At school the children talk about their boyfriends and girlfriends from the age of eight. "We have school discos and they feed in the message that this culture is fine. They encourage children to wear the latest clothes and hear the latest music."

However fast children may mature physically, they are still children, warns Michele Elliott, mother of two and a child psychologist, who is director of the charity Kidscape. "Even though some children do develop physically very quickly, there is no evidence that they also get the mindset of older children. How could they? They haven't got the experience. Children's minds in adult bodies is very unnerving and confusing, particularly when we throw images at them which say that young equals beautiful and sexy."

Children who don't keep up get the equally upsetting message that they are backward and babyish. "We should be ashamed of ourselves for doing this to children," says Ms Elliott. "We are quickening the pace, pushing them before they are ready, and leaving them with nothing to look forward to."

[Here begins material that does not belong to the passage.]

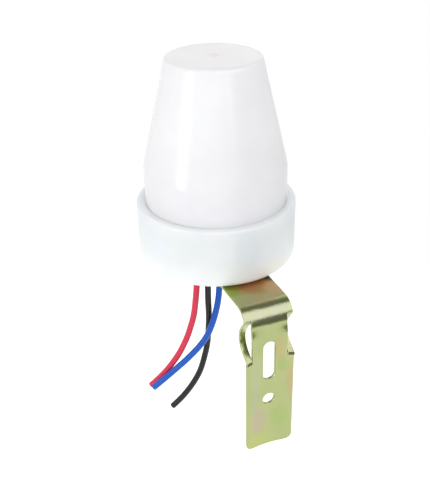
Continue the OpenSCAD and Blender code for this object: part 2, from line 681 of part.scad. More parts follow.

Advertising has a lot to answer for, she says. "It's just not cool to promote the idea of children being kids. Advertisers claim to be responding to the market, but advertising to children is entirely marketing-led. We have made being mature and sexually active cool. We need to celebrate childhood. After all, they have the rest of their lives to be adult." The child-care expert Penelope Leach, author of Children First, adds: "If you saturate the teen market in lingerie and so on, where do you then look? Towards children."

She is, however, wary of saying that parents should resist too rigidly, because peer pressure for pre-teens and adolescents is a potent force. "When your eight-year-old is brimming with tears because everyone else in her class has a bra, you have to remember that when children ostracise other children because they don't have the right clothes or bag, what matters most to the child is fitting in. We have created these social groups and we can't penalise children for fitting in."

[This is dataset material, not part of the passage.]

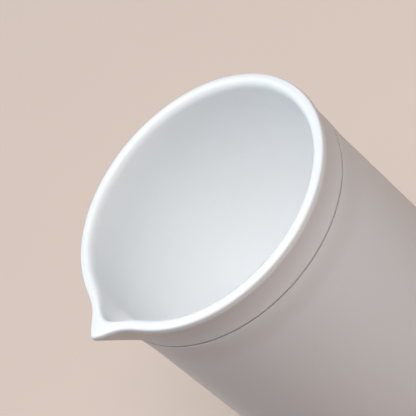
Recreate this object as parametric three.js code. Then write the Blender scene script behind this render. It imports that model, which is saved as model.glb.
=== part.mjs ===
import * as THREE from "three";

// A pouring beaker of low form with two walls. A vessel with a rolled lip, a collar and one spout
// hangs in an outer shell, and the collar carries the shell's outside on, flush above a fine seam.
// Lengths are in millimetres, angles in degrees. +Z is up, and +X is the way the beaker pours.
// The origin is on the axis, on the plane that the foot disc stands on.

// Overall
const overallHeight = 125;
const bodyRadius = 45; // outside of the shell near its mouth, below the swell
const outsideTaper = 0.015; // radius lost by each millimetre down the outside

// Lip and collar
const lipProud = 1.6; // beyond the body, at the rim
const lipOuterFillet = 2;
const lipLand = 0.2; // flat crest between the two fillets
const lipInnerFillet = 2.2; // across the lip
const lipInnerFall = 3.3; // and down the inside
const collarHeight = 12.7; // from the top of the lip to the seam
const collarFlarePower = 4; // 1 is a straight cone, and more keeps the flare close to the lip
const seamGap = 0.65;
const seamFillet = 0.1; // on both edges of the seam
const seamSwell = 0.5; // the outside swells by this much up to the seam
const seamSwellHeight = 12;

// Spout, as it bulges beyond the round lip and mouth. A half-width is the angle at which a bulge has
// fallen to about a third. A sharpness of 1 is a keen edge, and 2 is a round hump.
const spoutReach = 8.1;
const spoutHalfWidth = 7.5;
const spoutSharpness = 1.5;
const spoutKeel = 2.5; // what is left of the reach at the seam
const spoutBelly = 1.2; // 1 is a straight keel, and more makes it bow out
const spoutNarrowing = 0.37; // how much the bulge narrows as its reach falls
const channelReach = 5.4;
const channelCrest = 4.2; // its reach on the crest of the lip, where the inner fillet is tighter
const channelHalfWidth = 10.2;
const channelSharpness = 1.8;
const channelUpright = 4.5; // below the top of the lip the channel keeps its reach this far
const channelDepth = 12.2; // and has faded out this far

// Walls
const vesselWall = 2;
const vesselDraft = 3; // lean of the vessel's inside
const vesselCornerRadius = 14; // inside, between wall and floor
const shellWall = 1.4;
const shellFloor = 2.4;
const shellInnerCorner = 3;
const shellFootFillet = 3;

// Neck of the vessel, with the groove for the grip ring
const neckClearance = 0.3;
const neckLength = 15;
const neckChamfer = 1;
const grooveDepth = 0.9;
const grooveHeight = 3.2;
const grooveBelowSeam = 9; // from the seam to the groove's upper face

// Grip ring
const ringClearance = 0.12;
const ringEndClearance = 0.2;
const ringRib = 0.3; // how far its two ribs stand out
const ringRibWidth = 0.9;
const ringRibCrest = 0.4;
const ringRibInset = 0.8; // from the ring's edge to the middle of a rib

// Support dish and foot disc
const dishThickness = 1.5;
const dishRimHeight = 8;
const dishClearance = 0.3;
const footRadius = 34;
const footThickness = 2;
const footProud = 0.8;
const footChamfer = 0.4;
const filmGap = 0.1; // round a piece that is bonded in

// Steps round the axis
const turnedStep = 6;
const spoutStep = 1.5;
const spoutSpan = 27; // the finer steps lie this far to each side of the spout

// Steps along the sections
const cornerSteps = 6;
const edgeSteps = 3;
const footSteps = 5;
const swellSteps = 4;
const flareSteps = 6;
const lipSteps = 5;
const channelSteps = 6;

const radians = THREE.MathUtils.degToRad;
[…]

GEOFF DENCH, of the Institute of Community Studies, believes that the idea of youth as being desirable above anything else is a disservice to the young. "There is a stampede among politicians to respond to what young people want, as if it is important," he says. "In the short term, yes, it makes them feel important, but it puts too heavy a focus on youth." Mr Dench believes there should be a progression to adulthood so that it carries position and prestige. "When young people start to believe that there is no life after 30, what do they have to look forward to? They need to feel respect for older people in order to retain their own self-respect."

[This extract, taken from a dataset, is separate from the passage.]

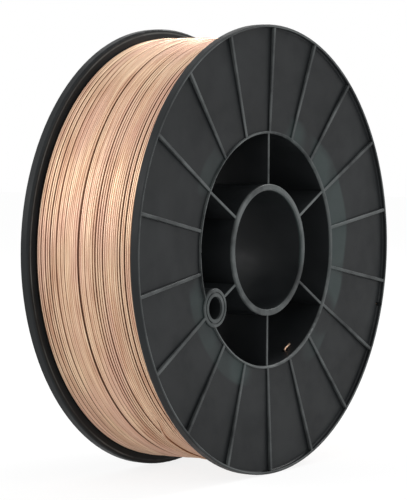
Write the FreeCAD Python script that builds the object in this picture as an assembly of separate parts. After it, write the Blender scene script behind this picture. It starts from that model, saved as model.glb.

Not all parents are panicking, however. One mother reports: "I wanted to borrow some nail varnish from my 13-year-old daughter and she hauled out a bag of make-up so huge I could hardly lift it. Meanwhile my six- year-old is pleading with me for hipster trousers. But, in fact, they've got common sense. The older one and her friends are always talking about how the Spice Girls are tacky and how All Saints, who wear baggy clothes in subdued colours, are much better. They'd much rather look like All Saints, who are groovy. My younger daughter would like to be a Spice Girl in the same way she'd want to be a princess - it's no different from all the old fantasies."

"I think it's only natural to look forward," adds a resigned Emma Southgate. "Edward, at 11, is already thinking about driving lessons and where he will take his girlfriend when he has one later on." She points out that the Walkman, which is a must-have for tiny-tots today, came on to the market when she was 16. "If it had been available when I was eight I'd have wanted one, definitely! Children today may have the trappings of adulthood, but if all the things they have now had been around when we were young, we'd have wanted them, too."